Isn't it interesting, then, that symphonies six through eight all got premiered in cities that were highly appropriate to their context? Think about it. M6 was premiered in Essen, where, undoubtedly, people from the Krupp enterprise must have attended (Krupp was not only world's largest producer of munitions, it was the largest industrial complex in the entire world at that time). Obviously, the message behind symphony fell on deaf ears. Even Richard Strauss was somewhat clueless (and Mahler didn't help his own cause at all).

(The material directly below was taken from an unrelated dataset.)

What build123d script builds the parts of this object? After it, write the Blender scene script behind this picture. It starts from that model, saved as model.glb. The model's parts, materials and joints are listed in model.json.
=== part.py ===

Mahler 7 gets premiered in Prague, which is interesting because in some respects the 7th is Mahler's most 'Czech' (Bohemian? . . . Moravian?) symphony. We don't hear so much mountain peaks in M7, but more the descriptions and rumblings of forests and meadows. The first Nocturne in M7 (Nachtmusik) was described as possibly being a night walk through such a landscape, possibly moonlit. To this day, M7 remains a signature work for the Czech Phil. (the recent Inbal recording from Prague is outstanding).
Mahler 8 gets premiered in Munich, which was, and remains, Germany's premiere party-town. It's interesting to note that Mahler was also far more relaxed for a performance he gave of M6 in Munich, along with expressing a desire to possibly settle in Munich (someday) to his wife Alma. And to this day, good performances of M8 continue to happen in Munich, even though the original venue is not available for use (but still stands).
My message is clear and emphatic: stop thinking of Mahler's middle period as being one of purely instrumental symphonies (5-7), it's immaterial whether they're purely instrumental or not. What's important is the context and the message behind these works. Think of M5 as being a 'darkness to light' prototype for the trilogy of symphonies six through eight. If nothing else, Mahler 8 will make a lot more sense in that context. These are Mahler's most public works, expressed, at times, in private utterances.